* Aim
Reproduce the top of the data verbatim, through and including the line that contains "right_bay_w = 324; // [312:1:336]".

####################

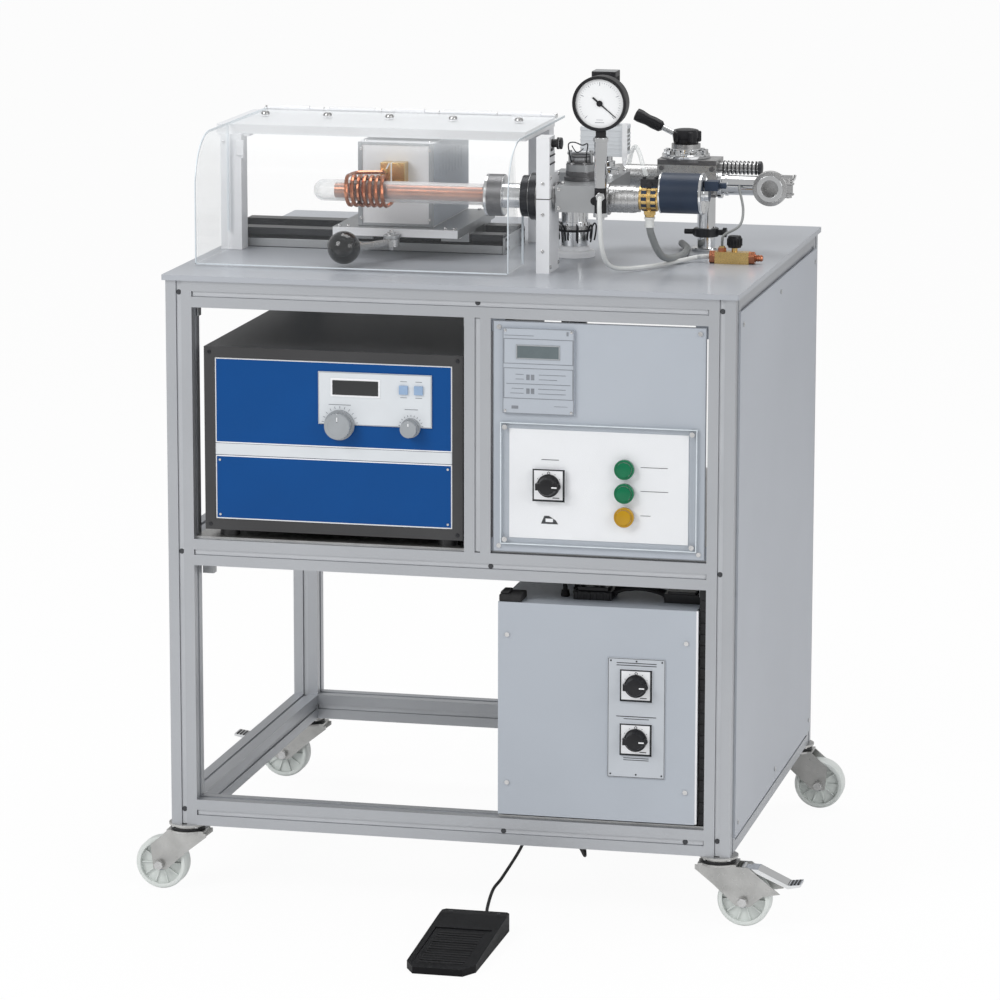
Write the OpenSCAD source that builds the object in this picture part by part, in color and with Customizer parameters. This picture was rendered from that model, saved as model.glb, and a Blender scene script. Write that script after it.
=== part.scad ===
// Induction melting furnace on a profile cart, in millimetres.
// Origin: on the floor, in the middle of the whole outline. +Z up, front towards -Y.

/* [Frame] */
// Width of the cart over the posts
frame_w = 860; // [840:5:900]
// Depth of the cart over the posts
frame_d = 740; // [730:5:780]
// Height of the posts
frame_h = 834; // [830:2:860]
// Side of the square slotted bar
profile = 40; // [40:1:42]
// Opening of a slot
slot_mouth = 8.2; // [7:0.2:9]
// Thickness of the lips beside a slot
slot_lip = 4.5; // [3.5:0.5:5]
// Width of the slot behind its lips
slot_room = 19; // [16:0.5:20]
// Depth of a slot
slot_depth = 12; // [10:0.5:12.5]
// Bore in the core of the bar
core_bore = 6.8; // [5:0.2:8]
// Clear height of the upper bays
upper_bay_h = 351; // [330:1:370]
// Clear width of the right bay
right_bay_w = 324; // [312:1:336]

/* [Table] */
// Thickness of the table top
top_t = 8; // [6:1:12]
// How far the table top stands out past the posts
top_over = 5; // [3:1:10]
// Corner radius of the table top
top_corner = 3; // [1:1:8]
// Hole in the table for the pump line
pump_hole = 48; // [44:2:56]

/* [Sheet parts] */
// Thickness of covers and plates
sheet = 3; // [2:0.5:4]
// Setback of the side panel from the frame's front and rear edges
side_inset = 24; // [18:1:30]
// Height of the side panel's lower edge
side_low = 24; // [18:1:30]
// Distance of the side panel's upper edge below the table
side_drop = 22; // [18:1:30]
// Diameter of a cover screw's head
screw_d = 7; // [6:0.5:9]
// Height of a cover screw's head
screw_h = 2; // [1.5:0.5:4]

/* [Generator] */
// Gap between the left posts and the generator case
gen_left = 16; // [6:1:24]
// Gap between the generator case and the divider post
gen_right = 4; // [2:1:12]
// Free height over the generator case
gen_over = 59; // [40:1:70]
// Depth of the generator case
gen_d = 560; // [500:10:620]
// Setback of the generator's front behind the posts
gen_back = 8; // [4:1:20]
// Sheet of the generator case
gen_wall = 2; // [1.5:0.5:3]
// Width of the case's front border
gen_border = 16; // [12:1:20]
// Depth of the panels behind the border
gen_recess = 4; // [2:0.5:6]
// Height of the upper front panel
gen_upper_h = 129; // [120:1:135]
// Strip between the two front panels
gen_strip = 19; // [14:1:26]
// Height of the generator's feet
gen_foot = 12; // [8:1:16]
// Diameter of the feet
foot_d = 30; // [20:1:40]
// Width of the control field
inset_w = 173; // [165:1:180]
// Height of the control field
inset_h = 79; // [72:1:84]
// Distance of the control field from the panel's right edge
inset_right = 31; // [20:1:40]
// Thickness of the control field
inset_t = 2.5; // [2:0.5:4]
// Diameter of the power knob
power_knob_d = 45; // [40:1:48]
// Diameter of the timer knob
timer_knob_d = 29; // [24:1:32]
// Height of the generator's knobs
gen_knob_h = 18; // [14:1:24]
// Side of a square key
key_side = 13; // [10:1:15]
// How far a key stands out
key_rise = 3; // [2:0.5:4]
// Travel of a key
key_travel = 1.5; // [1:0.1:1.8]

/* [Control panel] */
// Gap between the control panel and the bars around it
panel_gap = 3; // [1:0.5:6]
// Width of the display module
module_w = 107; // [100:1:112]
// Height of the display module
module_h = 127; // [120:1:132]
// How far the display module stands out
module_t = 5; // [3:1:8]
// Distance of the display module below the top rail
module_drop = 12.5; // [8:0.5:18]
// Distance of the display module from the panel's left edge
module_side = 15.5; // [10:0.5:24]
// Distance of the clear cover from the panel's side edges
cover_side = 12; // [8:1:16]
// Distance of the clear cover above the middle rail
cover_low = 16; // [10:1:22]
// Gap between the clear cover and the display module
cover_gap = 13.5; // [8:0.5:20]
// Distance of the label field from the cover's side edges
label_side = 13; // [11:0.5:18]
// Distance of the label field from the cover's upper and lower edges
label_edge = 9.5; // [6:0.5:14]
// Thickness of the clear cover
cover_t = 4; // [3:0.5:6]
// Side of a switch's square plate
switch_side = 48; // [44:1:50]
// Thickness of a switch's plate
switch_plate_t = 3.5; // [2.5:0.5:5]
// Diameter of a switch's turning grip
grip_d = 34; // [30:1:38]
// Height of a switch's turning grip
grip_h = 16; // [12:1:20]
// Bezel diameter of a push button
bezel_d = 29; // [28:1:32]
// Cap diameter of a push button
cap_d = 22.4; // [20:0.2:23]
// Travel of a push button
button_travel = 4; // [3:0.5:6]
// Distance between the push buttons
button_pitch = 35.5; // [34:0.5:38]

/* [Cabinet] */
// Width of the switch cabinet
cab_w = 298; // [290:1:304]
// Free height over the switch cabinet
cab_over = 33; // [26:1:50]
// Gap between the switch cabinet and the right posts
cab_side = 15; // [4:1:20]
// Depth of the switch cabinet
cab_d = 290; // [240:5:300]
// Wall of the cabinet
cab_wall = 1.5; // [1.5:0.5:3]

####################

* Answer to this exercise
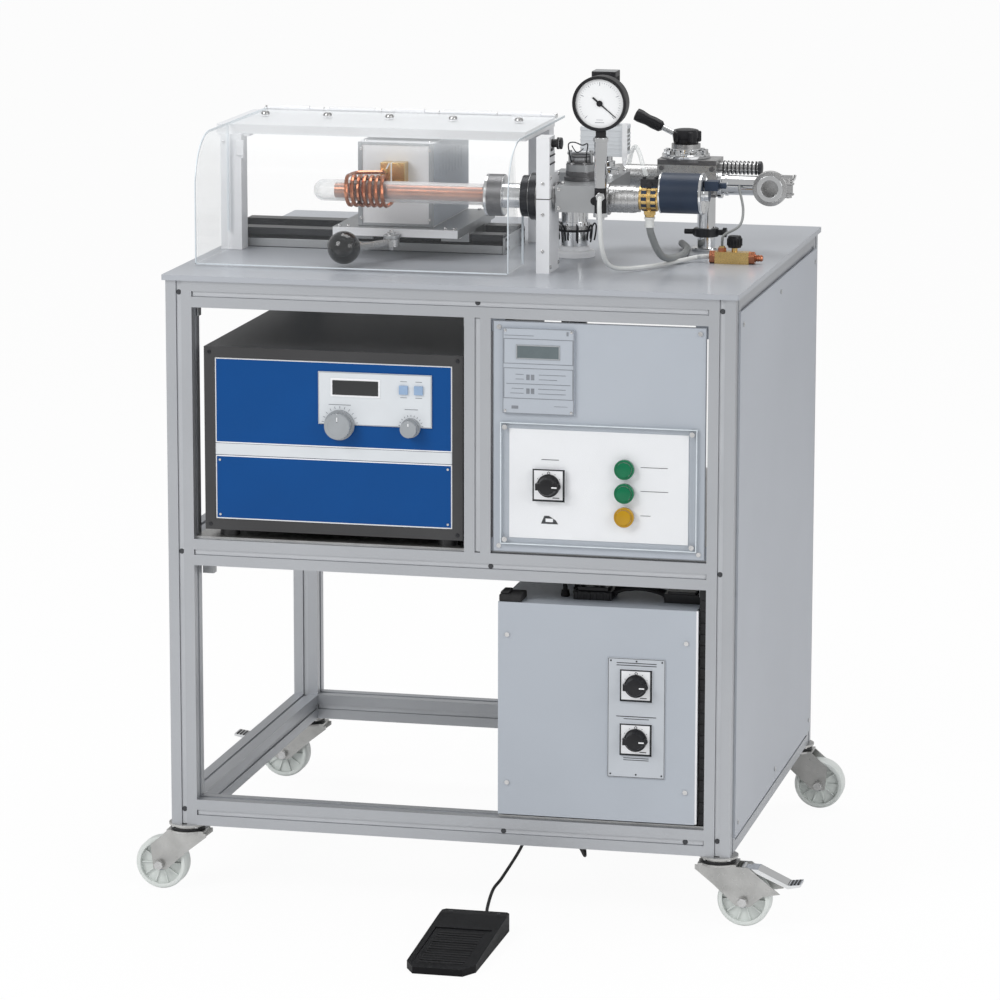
Write the OpenSCAD source that builds the object in this picture part by part, in color and with Customizer parameters. This picture was rendered from that model, saved as model.glb, and a Blender scene script. Write that script after it.
=== part.scad ===
// Induction melting furnace on a profile cart, in millimetres.
// Origin: on the floor, in the middle of the whole outline. +Z up, front towards -Y.

/* [Frame] */
// Width of the cart over the posts
frame_w = 860; // [840:5:900]
// Depth of the cart over the posts
frame_d = 740; // [730:5:780]
// Height of the posts
frame_h = 834; // [830:2:860]
// Side of the square slotted bar
profile = 40; // [40:1:42]
// Opening of a slot
slot_mouth = 8.2; // [7:0.2:9]
// Thickness of the lips beside a slot
slot_lip = 4.5; // [3.5:0.5:5]
// Width of the slot behind its lips
slot_room = 19; // [16:0.5:20]
// Depth of a slot
slot_depth = 12; // [10:0.5:12.5]
// Bore in the core of the bar
core_bore = 6.8; // [5:0.2:8]
// Clear height of the upper bays
upper_bay_h = 351; // [330:1:370]
// Clear width of the right bay
right_bay_w = 324; // [312:1:336]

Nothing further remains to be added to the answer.